§ Task to carry out: In the entries below, find every line with "body" and copy it.

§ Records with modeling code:
__________

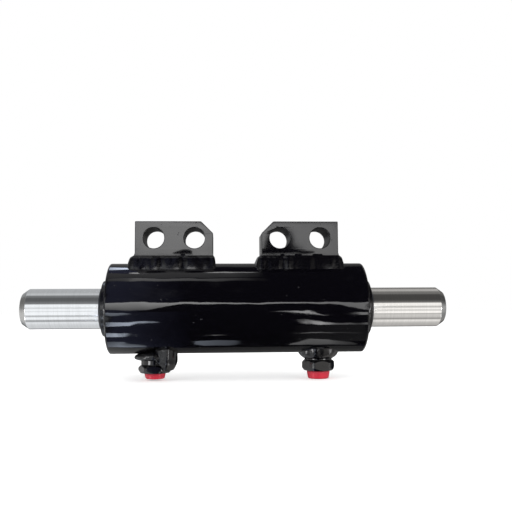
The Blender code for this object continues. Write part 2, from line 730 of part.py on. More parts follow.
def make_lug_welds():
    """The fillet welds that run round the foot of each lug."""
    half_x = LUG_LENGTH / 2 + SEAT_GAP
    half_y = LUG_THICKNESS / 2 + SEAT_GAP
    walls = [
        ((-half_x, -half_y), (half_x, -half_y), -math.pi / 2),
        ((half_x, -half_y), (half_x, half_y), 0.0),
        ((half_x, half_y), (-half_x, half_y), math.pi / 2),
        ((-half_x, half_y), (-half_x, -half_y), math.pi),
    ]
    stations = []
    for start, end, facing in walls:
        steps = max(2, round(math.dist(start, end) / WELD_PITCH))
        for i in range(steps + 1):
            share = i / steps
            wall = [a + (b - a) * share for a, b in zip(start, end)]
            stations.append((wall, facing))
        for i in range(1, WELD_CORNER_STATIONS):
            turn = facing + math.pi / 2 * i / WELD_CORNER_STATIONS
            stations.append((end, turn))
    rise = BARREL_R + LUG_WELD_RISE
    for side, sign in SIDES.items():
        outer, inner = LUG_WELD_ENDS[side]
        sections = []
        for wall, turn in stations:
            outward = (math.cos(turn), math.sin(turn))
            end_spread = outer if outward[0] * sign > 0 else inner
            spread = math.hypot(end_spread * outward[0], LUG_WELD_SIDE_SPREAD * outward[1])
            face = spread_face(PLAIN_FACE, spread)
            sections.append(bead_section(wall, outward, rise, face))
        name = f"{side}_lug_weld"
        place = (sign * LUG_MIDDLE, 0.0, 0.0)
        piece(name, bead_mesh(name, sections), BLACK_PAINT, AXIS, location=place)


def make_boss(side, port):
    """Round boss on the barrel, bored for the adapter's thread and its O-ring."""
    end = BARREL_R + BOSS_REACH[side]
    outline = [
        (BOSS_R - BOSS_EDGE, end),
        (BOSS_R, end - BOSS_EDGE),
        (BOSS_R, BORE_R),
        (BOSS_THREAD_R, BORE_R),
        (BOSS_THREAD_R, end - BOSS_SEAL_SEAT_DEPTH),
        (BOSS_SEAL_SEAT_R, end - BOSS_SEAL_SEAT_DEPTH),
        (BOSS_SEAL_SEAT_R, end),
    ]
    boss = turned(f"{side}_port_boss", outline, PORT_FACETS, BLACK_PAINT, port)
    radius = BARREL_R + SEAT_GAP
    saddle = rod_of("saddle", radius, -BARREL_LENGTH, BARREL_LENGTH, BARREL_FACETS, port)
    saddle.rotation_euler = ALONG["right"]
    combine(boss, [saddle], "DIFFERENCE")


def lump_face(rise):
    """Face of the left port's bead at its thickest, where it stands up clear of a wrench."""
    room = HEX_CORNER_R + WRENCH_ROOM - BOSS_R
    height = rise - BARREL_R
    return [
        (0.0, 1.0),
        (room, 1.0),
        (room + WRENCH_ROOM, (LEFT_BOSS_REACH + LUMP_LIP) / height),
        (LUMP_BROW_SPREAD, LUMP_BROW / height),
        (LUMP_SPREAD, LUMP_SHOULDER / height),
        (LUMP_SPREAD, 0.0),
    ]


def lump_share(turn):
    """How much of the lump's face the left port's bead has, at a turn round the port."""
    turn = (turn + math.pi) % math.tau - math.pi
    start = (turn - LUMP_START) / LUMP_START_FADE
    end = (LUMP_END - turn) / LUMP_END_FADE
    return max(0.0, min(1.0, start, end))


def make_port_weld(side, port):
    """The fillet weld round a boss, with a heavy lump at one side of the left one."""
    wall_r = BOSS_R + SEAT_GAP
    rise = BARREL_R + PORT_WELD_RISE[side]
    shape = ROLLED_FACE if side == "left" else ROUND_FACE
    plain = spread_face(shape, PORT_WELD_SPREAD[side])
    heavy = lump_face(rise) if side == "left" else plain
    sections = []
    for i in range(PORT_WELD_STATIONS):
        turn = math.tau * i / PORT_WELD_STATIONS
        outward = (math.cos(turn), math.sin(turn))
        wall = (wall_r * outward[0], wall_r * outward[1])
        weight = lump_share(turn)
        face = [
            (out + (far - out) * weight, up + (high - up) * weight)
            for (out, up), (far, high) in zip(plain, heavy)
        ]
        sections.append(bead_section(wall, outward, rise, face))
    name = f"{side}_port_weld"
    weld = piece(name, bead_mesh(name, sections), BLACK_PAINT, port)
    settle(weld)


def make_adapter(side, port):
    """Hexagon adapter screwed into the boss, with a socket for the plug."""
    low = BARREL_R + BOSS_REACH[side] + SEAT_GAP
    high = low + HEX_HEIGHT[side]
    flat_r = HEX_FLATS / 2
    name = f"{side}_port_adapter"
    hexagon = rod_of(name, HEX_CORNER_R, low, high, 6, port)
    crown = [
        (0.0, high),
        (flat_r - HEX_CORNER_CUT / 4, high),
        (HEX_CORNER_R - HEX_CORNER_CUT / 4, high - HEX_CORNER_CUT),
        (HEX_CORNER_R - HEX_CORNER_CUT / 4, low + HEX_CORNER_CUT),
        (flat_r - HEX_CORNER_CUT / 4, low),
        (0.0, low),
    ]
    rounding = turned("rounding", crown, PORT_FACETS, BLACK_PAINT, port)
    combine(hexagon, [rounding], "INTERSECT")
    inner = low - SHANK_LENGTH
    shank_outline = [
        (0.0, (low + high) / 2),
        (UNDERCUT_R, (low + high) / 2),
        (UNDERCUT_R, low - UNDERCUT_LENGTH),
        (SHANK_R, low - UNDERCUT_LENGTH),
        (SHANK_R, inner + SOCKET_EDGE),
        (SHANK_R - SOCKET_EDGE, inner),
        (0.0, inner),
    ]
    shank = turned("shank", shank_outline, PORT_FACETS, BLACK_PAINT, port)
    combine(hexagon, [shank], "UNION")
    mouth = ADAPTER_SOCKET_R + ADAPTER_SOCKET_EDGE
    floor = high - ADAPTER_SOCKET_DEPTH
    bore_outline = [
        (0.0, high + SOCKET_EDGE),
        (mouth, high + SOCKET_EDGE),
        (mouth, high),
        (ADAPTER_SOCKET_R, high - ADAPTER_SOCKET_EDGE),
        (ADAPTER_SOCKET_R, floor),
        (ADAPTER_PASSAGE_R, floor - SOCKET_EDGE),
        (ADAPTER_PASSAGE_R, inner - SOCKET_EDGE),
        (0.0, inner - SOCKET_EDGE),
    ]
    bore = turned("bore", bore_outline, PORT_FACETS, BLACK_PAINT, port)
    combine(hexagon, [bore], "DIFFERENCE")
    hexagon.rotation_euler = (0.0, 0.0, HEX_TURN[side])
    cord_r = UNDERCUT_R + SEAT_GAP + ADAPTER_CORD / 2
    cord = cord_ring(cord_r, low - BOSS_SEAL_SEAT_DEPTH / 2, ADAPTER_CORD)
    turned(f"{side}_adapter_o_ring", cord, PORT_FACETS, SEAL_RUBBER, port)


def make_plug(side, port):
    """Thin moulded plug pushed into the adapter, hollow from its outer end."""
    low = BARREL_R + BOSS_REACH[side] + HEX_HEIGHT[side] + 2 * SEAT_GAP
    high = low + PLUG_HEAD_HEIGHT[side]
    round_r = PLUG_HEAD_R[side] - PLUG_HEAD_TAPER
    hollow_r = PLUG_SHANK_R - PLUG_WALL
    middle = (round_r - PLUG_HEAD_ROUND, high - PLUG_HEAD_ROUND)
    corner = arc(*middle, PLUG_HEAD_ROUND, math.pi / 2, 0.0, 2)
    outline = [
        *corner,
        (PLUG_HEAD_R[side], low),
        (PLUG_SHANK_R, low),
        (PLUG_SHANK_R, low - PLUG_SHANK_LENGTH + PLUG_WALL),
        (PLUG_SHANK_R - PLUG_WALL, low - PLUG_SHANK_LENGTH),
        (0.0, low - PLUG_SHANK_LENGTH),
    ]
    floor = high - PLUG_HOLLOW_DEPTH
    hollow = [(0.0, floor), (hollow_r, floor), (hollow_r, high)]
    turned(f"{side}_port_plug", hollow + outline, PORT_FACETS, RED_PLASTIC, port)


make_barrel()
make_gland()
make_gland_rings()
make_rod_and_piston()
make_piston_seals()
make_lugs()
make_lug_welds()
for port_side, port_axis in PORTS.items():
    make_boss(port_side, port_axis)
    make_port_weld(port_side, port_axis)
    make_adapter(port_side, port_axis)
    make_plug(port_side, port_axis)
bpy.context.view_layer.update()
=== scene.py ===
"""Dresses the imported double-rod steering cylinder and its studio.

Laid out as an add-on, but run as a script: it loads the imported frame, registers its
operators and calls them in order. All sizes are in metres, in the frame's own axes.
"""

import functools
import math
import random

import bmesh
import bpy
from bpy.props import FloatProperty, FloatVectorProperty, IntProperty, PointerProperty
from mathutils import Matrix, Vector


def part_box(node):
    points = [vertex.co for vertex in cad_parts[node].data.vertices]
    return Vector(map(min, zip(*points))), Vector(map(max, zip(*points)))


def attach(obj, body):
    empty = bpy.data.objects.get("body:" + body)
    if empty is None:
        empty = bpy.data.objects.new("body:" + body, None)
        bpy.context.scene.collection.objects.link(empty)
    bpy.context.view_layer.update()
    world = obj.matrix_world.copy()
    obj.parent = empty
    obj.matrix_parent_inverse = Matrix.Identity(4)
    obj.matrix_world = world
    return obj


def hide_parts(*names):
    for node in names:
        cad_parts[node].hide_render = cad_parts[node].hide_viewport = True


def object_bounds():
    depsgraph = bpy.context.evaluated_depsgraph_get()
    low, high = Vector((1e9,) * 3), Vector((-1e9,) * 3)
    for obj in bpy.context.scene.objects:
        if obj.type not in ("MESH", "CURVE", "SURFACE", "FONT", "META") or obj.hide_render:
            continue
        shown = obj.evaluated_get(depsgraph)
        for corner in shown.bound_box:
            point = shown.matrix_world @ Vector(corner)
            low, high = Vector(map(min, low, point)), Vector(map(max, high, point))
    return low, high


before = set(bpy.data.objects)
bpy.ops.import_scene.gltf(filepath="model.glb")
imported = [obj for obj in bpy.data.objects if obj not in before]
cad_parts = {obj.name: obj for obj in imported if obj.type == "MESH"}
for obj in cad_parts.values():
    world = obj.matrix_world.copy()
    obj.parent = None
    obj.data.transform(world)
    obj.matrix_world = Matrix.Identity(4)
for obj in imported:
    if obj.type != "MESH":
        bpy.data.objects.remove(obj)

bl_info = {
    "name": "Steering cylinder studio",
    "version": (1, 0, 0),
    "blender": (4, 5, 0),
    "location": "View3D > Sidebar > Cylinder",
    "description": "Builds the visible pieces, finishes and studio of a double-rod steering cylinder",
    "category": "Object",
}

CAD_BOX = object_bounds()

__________

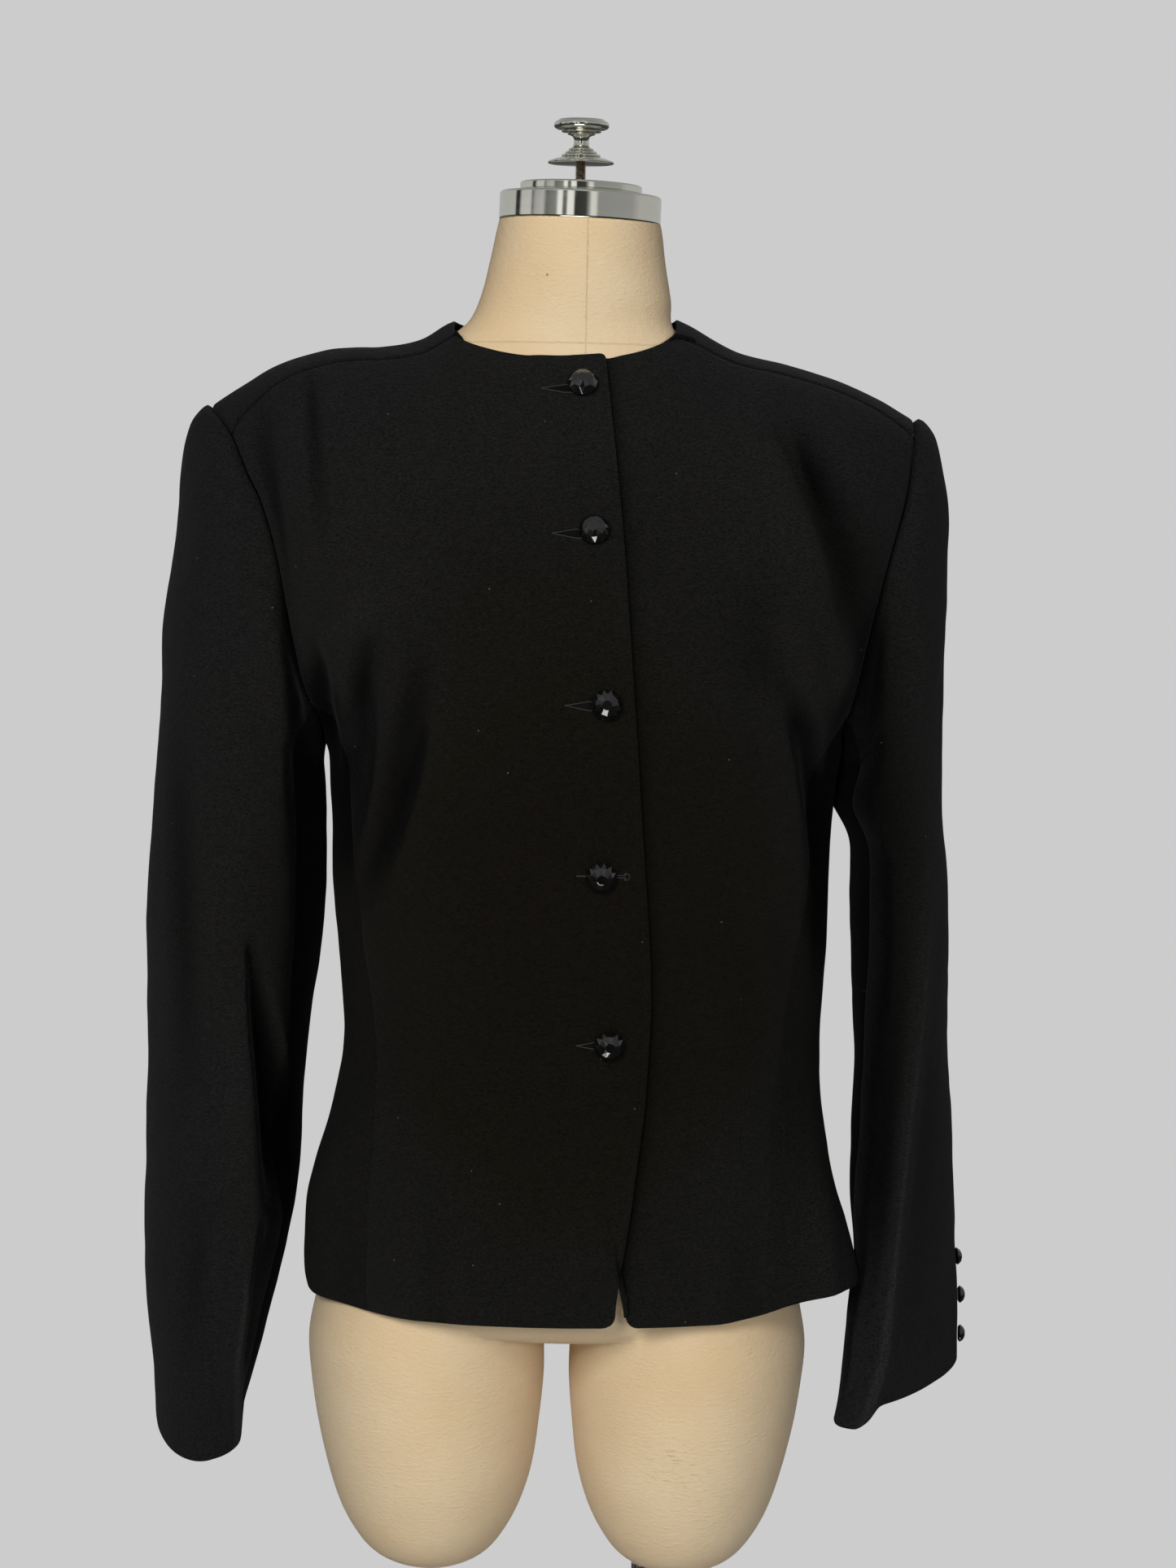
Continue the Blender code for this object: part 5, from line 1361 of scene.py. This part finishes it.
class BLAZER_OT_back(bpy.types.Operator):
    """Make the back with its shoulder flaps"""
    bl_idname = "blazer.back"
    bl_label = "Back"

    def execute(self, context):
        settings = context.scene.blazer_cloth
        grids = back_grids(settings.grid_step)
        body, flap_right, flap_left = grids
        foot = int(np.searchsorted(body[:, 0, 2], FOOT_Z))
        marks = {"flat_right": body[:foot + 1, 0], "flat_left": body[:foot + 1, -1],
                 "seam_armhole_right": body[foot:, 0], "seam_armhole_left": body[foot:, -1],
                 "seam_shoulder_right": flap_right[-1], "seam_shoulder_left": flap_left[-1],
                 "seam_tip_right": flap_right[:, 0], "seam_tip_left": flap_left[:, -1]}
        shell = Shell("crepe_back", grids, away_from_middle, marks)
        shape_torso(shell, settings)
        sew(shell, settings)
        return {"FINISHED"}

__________

§ Result for this exercise:
def attach(obj, body):
    empty = bpy.data.objects.get("body:" + body)
        empty = bpy.data.objects.new("body:" + body, None)
        body, flap_right, flap_left = grids
        foot = int(np.searchsorted(body[:, 0, 2], FOOT_Z))
        marks = {"flat_right": body[:foot + 1, 0], "flat_left": body[:foot + 1, -1],
                 "seam_armhole_right": body[foot:, 0], "seam_armhole_left": body[foot:, -1],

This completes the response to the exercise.